* Start *

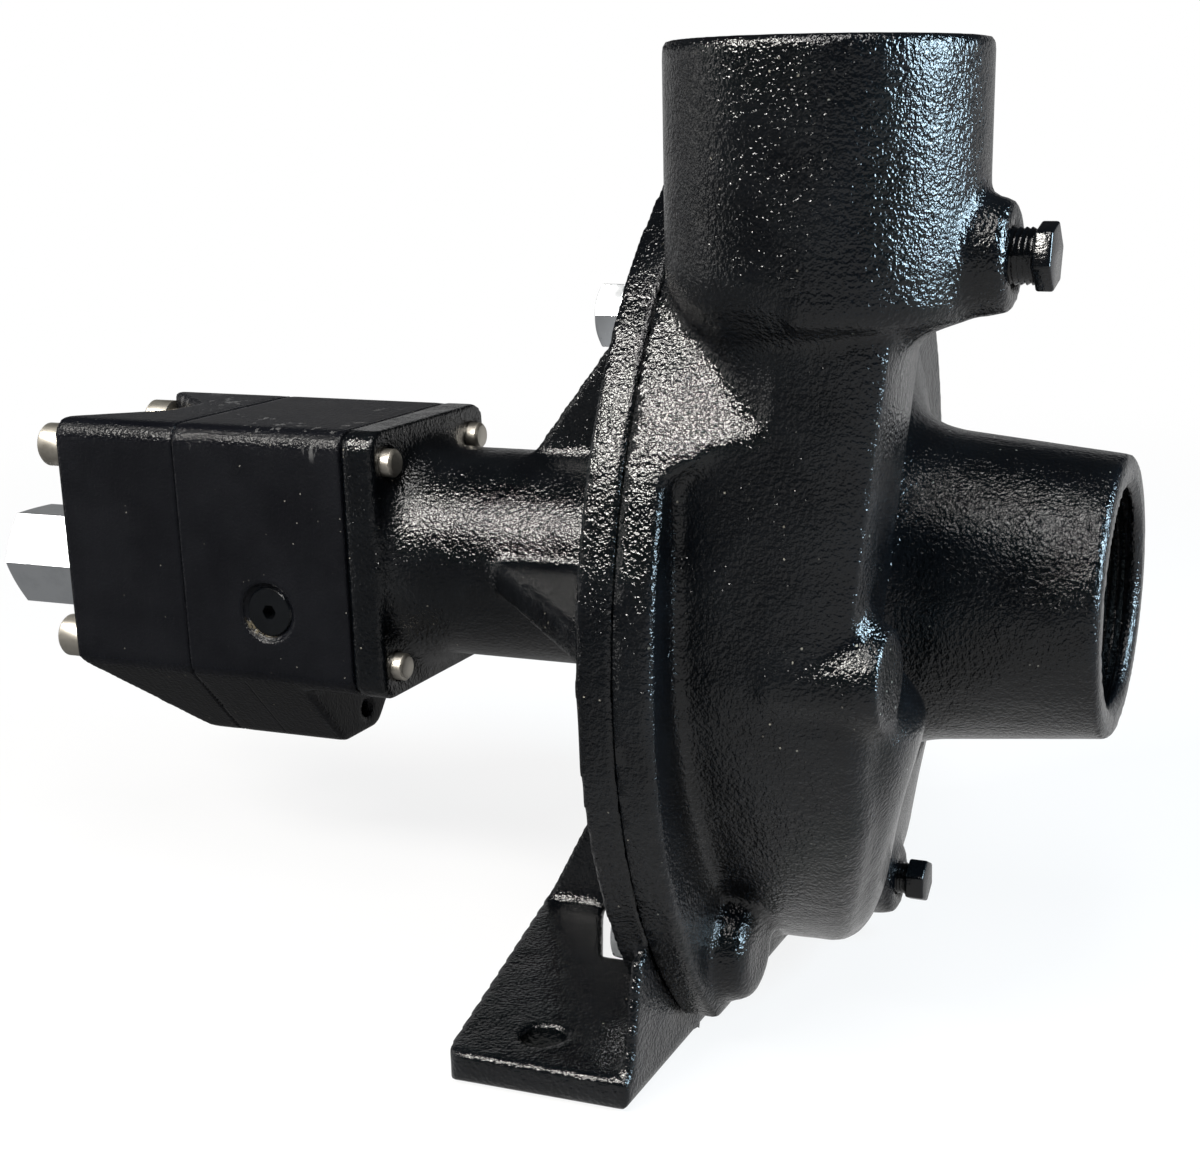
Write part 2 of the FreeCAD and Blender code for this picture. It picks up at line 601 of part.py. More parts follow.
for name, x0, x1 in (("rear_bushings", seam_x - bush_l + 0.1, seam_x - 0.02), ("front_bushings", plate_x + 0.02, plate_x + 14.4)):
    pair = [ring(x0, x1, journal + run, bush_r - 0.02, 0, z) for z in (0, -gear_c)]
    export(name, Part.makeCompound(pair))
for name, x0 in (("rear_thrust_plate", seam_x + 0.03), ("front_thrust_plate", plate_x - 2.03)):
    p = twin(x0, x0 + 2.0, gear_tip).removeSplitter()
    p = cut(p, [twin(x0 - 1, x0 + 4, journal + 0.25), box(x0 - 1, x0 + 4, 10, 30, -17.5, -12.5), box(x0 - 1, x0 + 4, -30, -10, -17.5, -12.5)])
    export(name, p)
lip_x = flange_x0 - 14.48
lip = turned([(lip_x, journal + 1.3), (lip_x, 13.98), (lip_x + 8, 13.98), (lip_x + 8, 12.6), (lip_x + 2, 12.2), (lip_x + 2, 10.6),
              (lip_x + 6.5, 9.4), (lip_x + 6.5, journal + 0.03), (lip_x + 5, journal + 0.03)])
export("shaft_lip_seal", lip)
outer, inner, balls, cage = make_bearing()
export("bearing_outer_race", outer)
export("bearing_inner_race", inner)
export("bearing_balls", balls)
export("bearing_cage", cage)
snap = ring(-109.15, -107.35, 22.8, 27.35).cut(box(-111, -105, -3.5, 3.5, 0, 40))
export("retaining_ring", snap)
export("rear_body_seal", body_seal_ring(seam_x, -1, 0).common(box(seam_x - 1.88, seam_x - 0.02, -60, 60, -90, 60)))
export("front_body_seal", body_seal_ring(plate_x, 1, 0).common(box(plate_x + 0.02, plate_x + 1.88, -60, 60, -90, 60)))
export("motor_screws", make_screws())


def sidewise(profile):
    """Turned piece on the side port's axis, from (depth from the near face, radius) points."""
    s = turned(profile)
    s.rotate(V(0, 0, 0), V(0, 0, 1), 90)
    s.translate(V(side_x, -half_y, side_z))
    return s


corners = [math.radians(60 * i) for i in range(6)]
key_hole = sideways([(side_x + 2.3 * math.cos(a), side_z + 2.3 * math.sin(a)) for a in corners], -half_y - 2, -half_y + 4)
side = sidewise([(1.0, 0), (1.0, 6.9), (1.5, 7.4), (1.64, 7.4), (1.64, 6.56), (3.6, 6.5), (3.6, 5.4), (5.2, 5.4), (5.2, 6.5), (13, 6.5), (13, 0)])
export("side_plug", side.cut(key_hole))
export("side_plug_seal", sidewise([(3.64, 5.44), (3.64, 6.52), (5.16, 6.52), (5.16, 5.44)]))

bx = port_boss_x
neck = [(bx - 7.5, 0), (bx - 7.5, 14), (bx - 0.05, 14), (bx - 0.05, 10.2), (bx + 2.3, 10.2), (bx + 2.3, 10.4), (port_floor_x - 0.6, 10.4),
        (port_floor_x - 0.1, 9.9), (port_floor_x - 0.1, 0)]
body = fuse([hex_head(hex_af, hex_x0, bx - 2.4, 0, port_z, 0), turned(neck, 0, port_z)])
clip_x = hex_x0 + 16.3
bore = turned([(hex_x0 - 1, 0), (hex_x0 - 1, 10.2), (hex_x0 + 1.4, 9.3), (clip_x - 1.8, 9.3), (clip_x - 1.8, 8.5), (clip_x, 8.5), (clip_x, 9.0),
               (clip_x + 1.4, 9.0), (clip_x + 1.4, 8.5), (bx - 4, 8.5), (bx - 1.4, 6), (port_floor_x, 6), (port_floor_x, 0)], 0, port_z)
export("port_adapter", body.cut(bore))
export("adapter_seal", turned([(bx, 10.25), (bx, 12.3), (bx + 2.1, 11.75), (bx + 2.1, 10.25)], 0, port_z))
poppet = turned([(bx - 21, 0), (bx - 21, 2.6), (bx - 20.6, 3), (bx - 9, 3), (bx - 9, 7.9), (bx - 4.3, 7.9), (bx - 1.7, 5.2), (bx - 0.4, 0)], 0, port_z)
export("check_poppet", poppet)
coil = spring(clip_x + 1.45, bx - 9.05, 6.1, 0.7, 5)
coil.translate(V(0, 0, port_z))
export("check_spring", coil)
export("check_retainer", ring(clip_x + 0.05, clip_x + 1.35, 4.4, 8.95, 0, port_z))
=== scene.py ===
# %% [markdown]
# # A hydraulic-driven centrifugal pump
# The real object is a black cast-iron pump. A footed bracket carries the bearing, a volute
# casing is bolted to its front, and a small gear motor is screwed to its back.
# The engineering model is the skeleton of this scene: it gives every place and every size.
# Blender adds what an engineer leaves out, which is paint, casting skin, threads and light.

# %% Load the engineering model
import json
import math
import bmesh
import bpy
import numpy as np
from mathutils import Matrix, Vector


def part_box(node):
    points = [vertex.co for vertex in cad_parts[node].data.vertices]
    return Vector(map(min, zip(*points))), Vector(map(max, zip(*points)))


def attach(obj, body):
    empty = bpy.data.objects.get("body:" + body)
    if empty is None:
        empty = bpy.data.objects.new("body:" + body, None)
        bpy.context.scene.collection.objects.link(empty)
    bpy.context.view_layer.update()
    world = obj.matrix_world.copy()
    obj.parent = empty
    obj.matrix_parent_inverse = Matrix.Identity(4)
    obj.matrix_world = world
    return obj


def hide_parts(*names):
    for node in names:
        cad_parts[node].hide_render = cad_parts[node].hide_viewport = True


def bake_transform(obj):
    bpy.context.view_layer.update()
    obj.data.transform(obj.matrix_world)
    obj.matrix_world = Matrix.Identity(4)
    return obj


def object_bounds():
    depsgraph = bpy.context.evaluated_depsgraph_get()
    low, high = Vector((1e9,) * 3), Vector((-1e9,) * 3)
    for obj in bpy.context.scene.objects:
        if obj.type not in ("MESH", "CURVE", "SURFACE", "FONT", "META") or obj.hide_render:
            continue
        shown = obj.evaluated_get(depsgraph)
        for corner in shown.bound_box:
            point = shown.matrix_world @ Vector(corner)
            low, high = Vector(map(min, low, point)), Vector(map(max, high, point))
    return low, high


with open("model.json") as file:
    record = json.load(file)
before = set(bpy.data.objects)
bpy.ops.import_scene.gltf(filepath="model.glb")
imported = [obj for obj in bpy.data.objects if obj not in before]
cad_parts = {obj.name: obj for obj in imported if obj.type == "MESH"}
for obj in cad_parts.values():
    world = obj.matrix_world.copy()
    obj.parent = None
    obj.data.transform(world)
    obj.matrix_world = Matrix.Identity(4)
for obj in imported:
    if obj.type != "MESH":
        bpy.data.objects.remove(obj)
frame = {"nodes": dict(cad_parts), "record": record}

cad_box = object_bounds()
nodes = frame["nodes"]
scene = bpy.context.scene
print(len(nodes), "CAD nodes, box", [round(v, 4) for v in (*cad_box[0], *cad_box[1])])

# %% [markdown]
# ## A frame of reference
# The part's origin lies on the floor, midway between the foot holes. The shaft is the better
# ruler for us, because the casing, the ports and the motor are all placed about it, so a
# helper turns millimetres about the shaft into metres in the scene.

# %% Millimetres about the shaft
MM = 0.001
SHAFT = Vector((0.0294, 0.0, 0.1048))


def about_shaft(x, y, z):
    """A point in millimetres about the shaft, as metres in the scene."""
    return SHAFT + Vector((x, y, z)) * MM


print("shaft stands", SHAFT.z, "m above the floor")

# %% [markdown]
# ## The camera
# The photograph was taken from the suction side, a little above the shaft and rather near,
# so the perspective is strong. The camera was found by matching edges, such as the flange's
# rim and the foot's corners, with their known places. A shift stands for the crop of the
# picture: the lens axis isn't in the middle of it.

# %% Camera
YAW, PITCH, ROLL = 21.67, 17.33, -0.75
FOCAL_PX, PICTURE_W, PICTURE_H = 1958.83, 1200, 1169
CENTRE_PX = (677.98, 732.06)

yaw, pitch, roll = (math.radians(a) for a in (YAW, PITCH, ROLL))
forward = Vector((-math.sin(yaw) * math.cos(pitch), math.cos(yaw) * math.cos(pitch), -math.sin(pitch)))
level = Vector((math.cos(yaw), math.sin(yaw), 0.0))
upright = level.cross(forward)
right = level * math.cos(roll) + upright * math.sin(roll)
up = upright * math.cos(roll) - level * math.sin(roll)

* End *

» Brief
Only the lines from the one containing "record = json.load(file)" through the one containing "obj.data.transform(world)" are to be extracted, exactly as they appear, with both ends included.

» Written solution
    record = json.load(file)
before = set(bpy.data.objects)
bpy.ops.import_scene.gltf(filepath="model.glb")
imported = [obj for obj in bpy.data.objects if obj not in before]
cad_parts = {obj.name: obj for obj in imported if obj.type == "MESH"}
for obj in cad_parts.values():
    world = obj.matrix_world.copy()
    obj.parent = None
    obj.data.transform(world)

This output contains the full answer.